Но разве ж это только мозг упал в мусорную корзину?..
Нет, далеко не так! Это целый мир упал… Мозг — ерунда, мозг — пыль и прах, всего-ничего бренной плоти.
А вот мир писателя — это колосс. Колосс, поднявшийся и процветавший в приснопамятные восьмидесятые годы и совсем захудавший, оглиноножившийся к середине проклятущих девяностых. И рухнул этот практически невостребованный колосс потому, что одна не очень дальновидная, не очень благодарная (или вовсе не благодарная), но роковая женщина продала его за ненадобностью за рубль двадцать…
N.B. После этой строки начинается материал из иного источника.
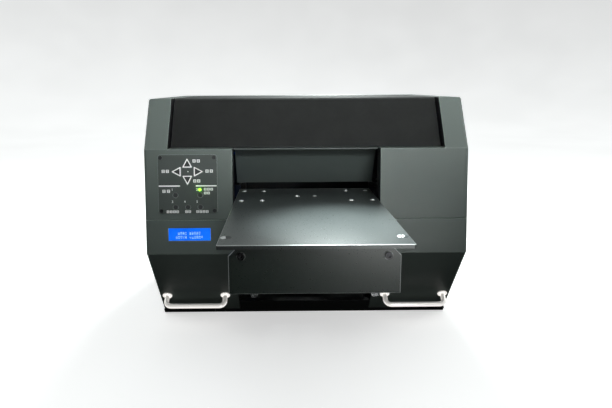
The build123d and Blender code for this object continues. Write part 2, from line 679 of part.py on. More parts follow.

Доктор Блох, как и положено было в отделении, совершал вечерний обход. Не обошел доктор вниманием и Нестерова. Не очень-то сильно Блох интересовался самочувствием пациента, равнодушным взглядом скользнул по температурному листу, по листу назначений… Зато полюбопытствовал:
— А не могли мы с вами прежде где-нибудь встречаться? — и заглянул Нестерову в глаза.
Глаза у Блоха были странные — цвета спелой сливы… Не то темно-карие, не то карие с синевой.
— Мир тесен, — уклончиво ответил Нестеров, он сам был сейчас уверен, что уже видел где-то эти сливовые глаза.